Starting at the line containing "into the turns under it", please quote every line up to and including the line containing "if empty is", exactly, and nothing beyond.

>> Begin Data lines

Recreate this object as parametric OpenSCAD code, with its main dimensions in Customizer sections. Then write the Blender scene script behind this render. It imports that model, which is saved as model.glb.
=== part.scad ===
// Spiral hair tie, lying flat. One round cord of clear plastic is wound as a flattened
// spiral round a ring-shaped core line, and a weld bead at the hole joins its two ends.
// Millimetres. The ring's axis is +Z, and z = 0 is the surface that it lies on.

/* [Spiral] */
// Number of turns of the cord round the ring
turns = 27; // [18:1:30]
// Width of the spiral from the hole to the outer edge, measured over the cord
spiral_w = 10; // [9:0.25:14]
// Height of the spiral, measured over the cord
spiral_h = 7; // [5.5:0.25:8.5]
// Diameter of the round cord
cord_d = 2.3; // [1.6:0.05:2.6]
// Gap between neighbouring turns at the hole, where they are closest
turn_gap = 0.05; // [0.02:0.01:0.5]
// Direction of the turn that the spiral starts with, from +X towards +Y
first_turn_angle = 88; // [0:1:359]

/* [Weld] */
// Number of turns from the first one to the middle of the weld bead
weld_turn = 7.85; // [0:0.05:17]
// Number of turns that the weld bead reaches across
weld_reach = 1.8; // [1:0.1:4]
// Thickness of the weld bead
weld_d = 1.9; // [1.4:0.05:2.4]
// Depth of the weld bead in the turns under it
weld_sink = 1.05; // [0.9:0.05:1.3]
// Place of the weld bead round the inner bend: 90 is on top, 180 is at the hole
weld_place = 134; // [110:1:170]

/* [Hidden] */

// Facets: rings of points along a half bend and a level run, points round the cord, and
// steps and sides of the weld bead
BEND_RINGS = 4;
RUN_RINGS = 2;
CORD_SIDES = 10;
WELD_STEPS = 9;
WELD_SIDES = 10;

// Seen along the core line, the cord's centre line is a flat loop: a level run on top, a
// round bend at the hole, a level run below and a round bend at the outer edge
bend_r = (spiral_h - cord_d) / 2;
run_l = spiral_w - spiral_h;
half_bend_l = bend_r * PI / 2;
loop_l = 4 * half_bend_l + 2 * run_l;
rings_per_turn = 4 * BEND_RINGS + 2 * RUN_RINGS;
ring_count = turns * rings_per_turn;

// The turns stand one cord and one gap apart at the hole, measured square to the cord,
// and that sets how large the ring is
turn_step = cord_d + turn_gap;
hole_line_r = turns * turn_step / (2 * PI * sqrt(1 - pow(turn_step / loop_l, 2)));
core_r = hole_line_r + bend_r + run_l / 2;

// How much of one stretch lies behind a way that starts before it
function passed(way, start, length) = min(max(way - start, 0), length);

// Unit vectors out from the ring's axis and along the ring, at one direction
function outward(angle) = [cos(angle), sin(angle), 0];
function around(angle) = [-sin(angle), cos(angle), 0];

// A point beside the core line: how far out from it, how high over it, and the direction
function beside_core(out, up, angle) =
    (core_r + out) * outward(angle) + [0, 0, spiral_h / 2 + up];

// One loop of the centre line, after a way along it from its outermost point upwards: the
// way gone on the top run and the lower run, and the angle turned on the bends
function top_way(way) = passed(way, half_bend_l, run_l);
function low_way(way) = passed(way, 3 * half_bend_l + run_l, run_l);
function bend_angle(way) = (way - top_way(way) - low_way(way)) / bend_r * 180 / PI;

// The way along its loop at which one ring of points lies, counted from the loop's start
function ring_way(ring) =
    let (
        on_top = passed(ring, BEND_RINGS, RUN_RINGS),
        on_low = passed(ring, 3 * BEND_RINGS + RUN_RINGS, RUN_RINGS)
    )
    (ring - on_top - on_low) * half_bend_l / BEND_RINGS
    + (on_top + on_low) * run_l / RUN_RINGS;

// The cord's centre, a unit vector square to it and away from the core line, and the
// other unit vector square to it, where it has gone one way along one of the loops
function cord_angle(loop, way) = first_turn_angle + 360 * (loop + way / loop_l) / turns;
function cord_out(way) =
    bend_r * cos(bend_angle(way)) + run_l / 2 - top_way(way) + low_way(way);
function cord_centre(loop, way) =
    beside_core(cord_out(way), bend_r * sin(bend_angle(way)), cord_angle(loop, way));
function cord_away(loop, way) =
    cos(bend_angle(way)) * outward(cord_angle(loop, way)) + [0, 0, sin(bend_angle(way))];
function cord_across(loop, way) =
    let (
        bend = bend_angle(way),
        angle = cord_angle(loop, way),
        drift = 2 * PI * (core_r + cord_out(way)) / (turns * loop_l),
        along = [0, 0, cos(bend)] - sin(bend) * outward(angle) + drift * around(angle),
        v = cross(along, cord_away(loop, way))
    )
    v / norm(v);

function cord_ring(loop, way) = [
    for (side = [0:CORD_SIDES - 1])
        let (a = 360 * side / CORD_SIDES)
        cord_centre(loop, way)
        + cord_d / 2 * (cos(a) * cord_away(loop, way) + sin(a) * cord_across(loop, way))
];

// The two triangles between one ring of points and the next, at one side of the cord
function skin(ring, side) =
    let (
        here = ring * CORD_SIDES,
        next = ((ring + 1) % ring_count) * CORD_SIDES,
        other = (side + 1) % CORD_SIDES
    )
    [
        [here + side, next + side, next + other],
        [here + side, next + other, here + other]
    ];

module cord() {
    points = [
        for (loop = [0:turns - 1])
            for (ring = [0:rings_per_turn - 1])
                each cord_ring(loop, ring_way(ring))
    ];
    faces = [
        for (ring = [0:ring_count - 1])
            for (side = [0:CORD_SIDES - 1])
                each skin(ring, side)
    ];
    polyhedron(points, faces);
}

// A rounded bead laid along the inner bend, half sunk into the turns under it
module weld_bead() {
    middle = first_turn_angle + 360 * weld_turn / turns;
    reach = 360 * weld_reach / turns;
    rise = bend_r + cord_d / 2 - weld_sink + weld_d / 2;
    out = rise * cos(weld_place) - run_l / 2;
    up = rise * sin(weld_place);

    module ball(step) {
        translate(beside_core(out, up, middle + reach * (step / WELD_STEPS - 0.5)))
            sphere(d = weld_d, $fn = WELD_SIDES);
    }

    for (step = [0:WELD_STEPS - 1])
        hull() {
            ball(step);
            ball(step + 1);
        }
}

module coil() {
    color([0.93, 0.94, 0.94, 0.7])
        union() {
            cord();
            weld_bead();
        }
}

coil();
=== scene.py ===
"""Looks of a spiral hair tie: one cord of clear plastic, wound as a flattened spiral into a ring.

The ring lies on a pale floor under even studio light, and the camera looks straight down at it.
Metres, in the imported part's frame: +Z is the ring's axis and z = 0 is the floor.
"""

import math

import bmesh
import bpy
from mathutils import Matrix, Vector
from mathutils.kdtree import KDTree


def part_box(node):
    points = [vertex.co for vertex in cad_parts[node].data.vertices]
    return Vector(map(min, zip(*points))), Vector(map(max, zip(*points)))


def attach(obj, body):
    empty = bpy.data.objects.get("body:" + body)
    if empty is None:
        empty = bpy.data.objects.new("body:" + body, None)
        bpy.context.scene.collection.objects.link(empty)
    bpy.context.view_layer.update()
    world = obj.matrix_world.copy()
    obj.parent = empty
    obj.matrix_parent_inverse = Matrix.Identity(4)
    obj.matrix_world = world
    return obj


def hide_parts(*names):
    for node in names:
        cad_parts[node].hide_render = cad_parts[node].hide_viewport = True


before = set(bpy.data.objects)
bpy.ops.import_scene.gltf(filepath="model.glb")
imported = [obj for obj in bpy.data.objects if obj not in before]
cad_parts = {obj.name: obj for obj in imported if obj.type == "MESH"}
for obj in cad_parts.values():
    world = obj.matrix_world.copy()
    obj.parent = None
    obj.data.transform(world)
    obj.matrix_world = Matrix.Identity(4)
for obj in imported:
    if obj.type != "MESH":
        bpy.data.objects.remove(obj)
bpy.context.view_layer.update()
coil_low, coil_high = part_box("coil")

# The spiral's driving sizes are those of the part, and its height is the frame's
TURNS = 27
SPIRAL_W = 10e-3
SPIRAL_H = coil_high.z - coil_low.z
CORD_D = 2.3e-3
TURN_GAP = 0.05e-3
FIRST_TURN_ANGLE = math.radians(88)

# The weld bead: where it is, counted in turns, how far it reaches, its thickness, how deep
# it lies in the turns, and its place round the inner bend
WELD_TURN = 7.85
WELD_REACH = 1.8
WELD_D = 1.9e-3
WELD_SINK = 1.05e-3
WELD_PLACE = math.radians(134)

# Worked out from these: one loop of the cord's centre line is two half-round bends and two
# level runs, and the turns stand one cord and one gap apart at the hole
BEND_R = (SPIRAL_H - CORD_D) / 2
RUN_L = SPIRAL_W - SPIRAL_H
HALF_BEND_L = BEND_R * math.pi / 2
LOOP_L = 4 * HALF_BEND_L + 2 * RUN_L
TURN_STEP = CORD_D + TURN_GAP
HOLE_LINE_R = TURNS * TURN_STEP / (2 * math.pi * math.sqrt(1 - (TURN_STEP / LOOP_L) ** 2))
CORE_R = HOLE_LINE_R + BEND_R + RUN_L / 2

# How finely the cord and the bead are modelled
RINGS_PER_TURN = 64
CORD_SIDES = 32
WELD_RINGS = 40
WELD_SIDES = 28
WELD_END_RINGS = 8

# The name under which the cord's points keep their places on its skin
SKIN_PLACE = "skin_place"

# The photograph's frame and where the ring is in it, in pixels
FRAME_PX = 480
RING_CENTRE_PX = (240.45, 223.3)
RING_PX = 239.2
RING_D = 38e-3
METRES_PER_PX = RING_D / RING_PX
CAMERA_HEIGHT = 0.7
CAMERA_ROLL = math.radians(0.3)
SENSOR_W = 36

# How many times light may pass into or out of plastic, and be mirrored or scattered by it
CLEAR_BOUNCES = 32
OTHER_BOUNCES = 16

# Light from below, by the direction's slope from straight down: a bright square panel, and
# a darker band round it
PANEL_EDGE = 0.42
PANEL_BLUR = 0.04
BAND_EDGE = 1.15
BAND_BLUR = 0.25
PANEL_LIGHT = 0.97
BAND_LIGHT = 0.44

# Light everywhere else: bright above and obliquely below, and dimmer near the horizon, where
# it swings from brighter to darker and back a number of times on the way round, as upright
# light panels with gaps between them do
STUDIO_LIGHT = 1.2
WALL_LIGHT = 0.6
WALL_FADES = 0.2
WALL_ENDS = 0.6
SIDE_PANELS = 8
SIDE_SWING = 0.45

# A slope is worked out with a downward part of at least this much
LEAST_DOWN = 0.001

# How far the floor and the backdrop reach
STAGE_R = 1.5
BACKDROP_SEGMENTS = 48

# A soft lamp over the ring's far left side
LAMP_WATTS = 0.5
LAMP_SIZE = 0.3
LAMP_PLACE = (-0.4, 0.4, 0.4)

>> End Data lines

Solution to the problem
// A rounded bead laid along the inner bend, half sunk into the turns under it
module weld_bead() {
    middle = first_turn_angle + 360 * weld_turn / turns;
    reach = 360 * weld_reach / turns;
    rise = bend_r + cord_d / 2 - weld_sink + weld_d / 2;
    out = rise * cos(weld_place) - run_l / 2;
    up = rise * sin(weld_place);

    module ball(step) {
        translate(beside_core(out, up, middle + reach * (step / WELD_STEPS - 0.5)))
            sphere(d = weld_d, $fn = WELD_SIDES);
    }

    for (step = [0:WELD_STEPS - 1])
        hull() {
            ball(step);
            ball(step + 1);
        }
}

module coil() {
    color([0.93, 0.94, 0.94, 0.7])
        union() {
            cord();
            weld_bead();
        }
}

coil();
=== scene.py ===
"""Looks of a spiral hair tie: one cord of clear plastic, wound as a flattened spiral into a ring.

The ring lies on a pale floor under even studio light, and the camera looks straight down at it.
Metres, in the imported part's frame: +Z is the ring's axis and z = 0 is the floor.
"""

import math

import bmesh
import bpy
from mathutils import Matrix, Vector
from mathutils.kdtree import KDTree


def part_box(node):
    points = [vertex.co for vertex in cad_parts[node].data.vertices]
    return Vector(map(min, zip(*points))), Vector(map(max, zip(*points)))


def attach(obj, body):
    empty = bpy.data.objects.get("body:" + body)
    if empty is None:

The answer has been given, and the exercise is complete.